Now we load the data into the `Dataset`.

In [None]:
dataset = SimpleDataset(P, T)

Now that we have the data loaded into the `Dataset`, we can wrap the data in a `DataLoader`. This enables us to control how the data will be fed to the training process (batch size, shuffling).

In [None]:
loader = torch.utils.data.DataLoader(dataset, shuffle=True, batch_size=4)

The `DataLoader` is an iterable, like a data generator, so we can access the elements within the training `for` loop.

In [None]:
for feat, targ in loader:
  print ('Features: {}, Target: {}'.format(feat, targ))
  break

Here you can see that one minibatch of four inputs and targets has been retrieved, since we set the `batch_size` to 4.

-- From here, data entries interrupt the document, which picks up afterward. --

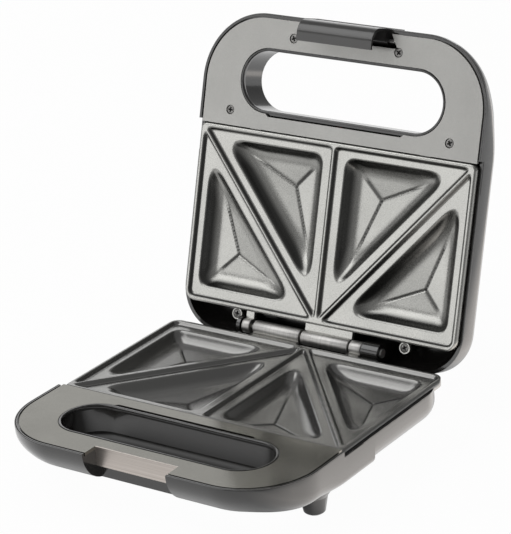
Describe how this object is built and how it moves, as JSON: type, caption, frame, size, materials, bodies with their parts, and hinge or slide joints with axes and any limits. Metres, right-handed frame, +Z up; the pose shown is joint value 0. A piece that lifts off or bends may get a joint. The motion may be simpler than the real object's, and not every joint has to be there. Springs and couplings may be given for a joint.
{
  "type": "sandwich toaster",
  "caption": "Countertop sandwich toaster with a hinged lid, two cast plates with triangular pockets, handle openings, a front latch and moulded feet; lid stands open.",
  "frame": {"origin": "on the table, below the middle of the open toaster's box", "axes": "+X to the right as seen from the handles, +Y towards the hinge, +Z up"},
  "size_m": [0.225, 0.2944, 0.2495],
  "materials": {
    "black_plastic": "glossy black moulded plastic",
    "latch_plastic": "dark grey satin moulded plastic",
    "upper_panel_coat": "satin silver-grey finish",
    "lower_panel_coat": "satin grey finish",
    "coated_casting": "grey non-stick coating with a fine metallic sparkle",
    "heater_sheath": "dark heated steel sheath",
    "zinc_steel": "zinc-plated steel",
    "bright_aluminium": "bright aluminium sheet",
    "dark_screw": "dark plated steel",
    "brushed_catch": "brushed stainless steel",
    "rubber_pad": "black rubber",
    "bright_pin": "bright steel",
    "pale_plastic": "pale heat-resistant plastic",
    "brass_terminal": "brass",
    "lamp_glass": "clear glass neon lamp",
    "red_lens": "tinted clear plastic",
    "green_lens": "tinted clear plastic"
  },
  "bodies": {
    "base": {"lower_shell": "black_plastic", "lower_panel": "lower_panel_coat", "lower_plate": "coated_casting", "lower_heater": "heater_sheath", "lower_heater_clips": "zinc_steel", "lower_clip_screws": "zinc_steel", "lower_heat_shield": "bright_aluminium", "lower_shield_screws": "zinc_steel", "lower_plate_screws": "dark_screw", "lower_panel_screws": "dark_screw", "catch_plate": "brushed_catch", "foot_pads": "rubber_pad", "hinge_pin": "bright_pin", "terminal_block": "pale_plastic", "terminal_screws": "brass_terminal", "thermal_fuse": "pale_plastic", "inlet_bush": "rubber_pad"},
    "lid": {"upper_shell": "black_plastic", "upper_panel": "upper_panel_coat", "upper_plate": "coated_casting", "upper_heater": "heater_sheath", "upper_heater_clips": "zinc_steel", "upper_clip_screws": "zinc_steel", "upper_heat_shield": "bright_aluminium", "upper_shield_screws": "zinc_steel", "upper_plate_screws": "dark_screw", "upper_panel_screws": "dark_screw", "thermostat": "zinc_steel", "thermostat_screws": "zinc_steel", "lamp_holder": "pale_plastic", "power_lamp": "lamp_glass", "ready_lamp": "lamp_glass", "power_lens": "red_lens", "ready_lens": "green_lens", "latch_pin": "bright_pin", "latch_spring": "bright_pin"},
    "latch": {"latch": "latch_plastic"}
  },
  "joints": [
    {"name": "lid_hinge", "type": "hinge", "parent": "base", "child": "lid", "pos_m": [0, 0.06728, 0.042], "axis": [1, 0, 0], "range_deg": [0, 107]},
    {"name": "latch_hinge", "type": "hinge", "parent": "lid", "child": "latch", "pos_m": [0, 0.13516, 0.23666], "axis": [-1, 0, 0], "range_deg": [0, 18], "stiffness_Nm_per_rad": 0.05, "springref_deg": -17.19}
  ]
}
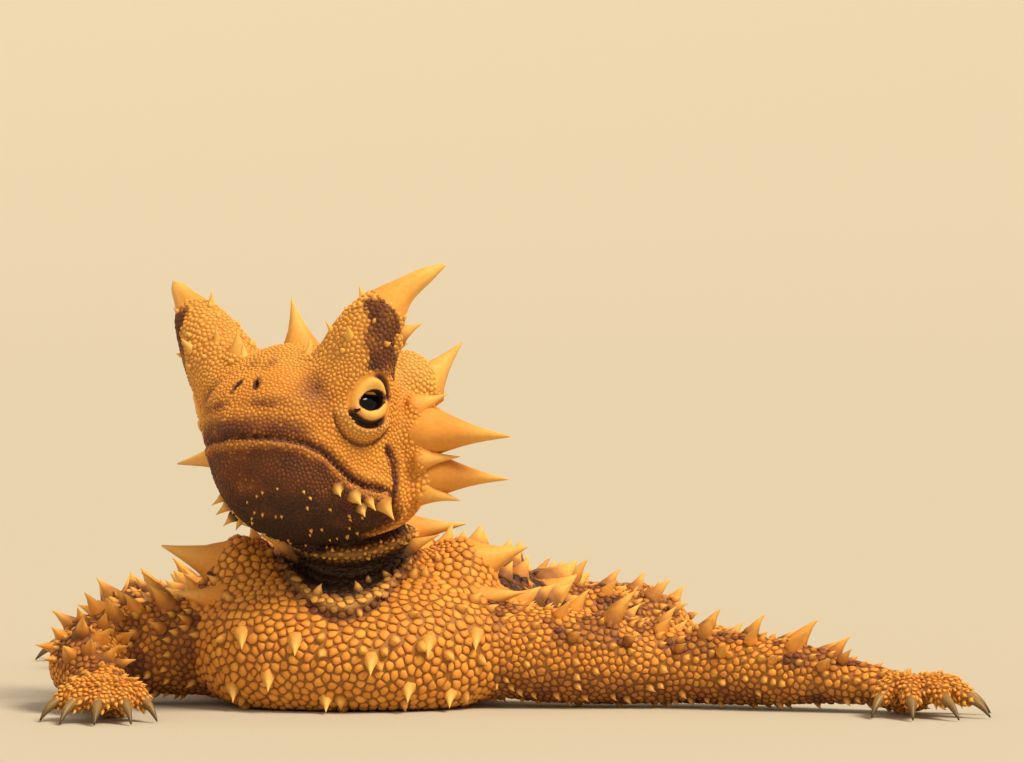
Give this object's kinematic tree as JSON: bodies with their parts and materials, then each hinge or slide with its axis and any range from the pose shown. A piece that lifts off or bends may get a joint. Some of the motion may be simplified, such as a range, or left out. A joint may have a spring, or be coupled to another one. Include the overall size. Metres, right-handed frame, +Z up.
{
  "type": "thorny devil lizard model",
  "caption": "Still life-size model of a thorny devil lizard resting on its belly, arms spread, head raised and turned, with horned brows and rows of thorns.",
  "frame": {"origin": "middle of the flat patch where the belly rests on the floor", "axes": "+Y from the snout towards the tail, +Z up, +X to the animal's left"},
  "size_m": [0.0869, 0.1397, 0.0381],
  "materials": {
    "skin": "dry granular scaly skin, golden tan with dark brown patches",
    "horn": "pale scaled brow horn with a smooth worn tip",
    "eye": "wet and glossy, dark"
  },
  "bodies": {
    "root": {"head": "skin", "lower_jaw": "skin", "eye_left": "eye", "eye_right": "eye", "horn_left": "horn", "horn_right": "horn", "neck": "skin", "nape_knob": "skin", "torso": "skin", "tail_base": "skin", "tail_middle": "skin", "tail_tip": "skin", "upper_arm_left": "skin", "forearm_left": "skin", "hand_left": "skin", "thigh_left": "skin", "shin_left": "skin", "foot_left": "skin", "upper_arm_right": "skin", "forearm_right": "skin", "hand_right": "skin", "thigh_right": "skin", "shin_right": "skin", "foot_right": "skin"}
  },
  "joints": []
}
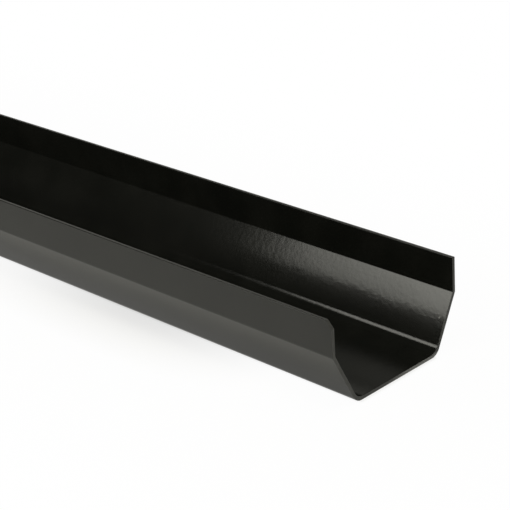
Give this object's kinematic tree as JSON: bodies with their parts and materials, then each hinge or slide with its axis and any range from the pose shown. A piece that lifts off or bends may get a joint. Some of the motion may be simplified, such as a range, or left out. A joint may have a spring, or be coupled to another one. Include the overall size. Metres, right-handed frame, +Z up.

We will investigate other options of `Dataset` and `DataLoader` that allow us to distribute operations across multiple gpus, incorporate augmentation into the data pipeline, prefetch data, etc. in the labs and case studies.

# Epilogue

PyTorch and TensorFlow are currently the most popular deep learning frameworks. They have many similarities, and their performance in terms of computation, training times and memory storage are comparable. They both have strong community support, good documentation and active development. PyTorch has a more intuitive API, and enables faster development and easier debugging. TensorFlow has more deployment options, stronger mobile support and is more established in industry.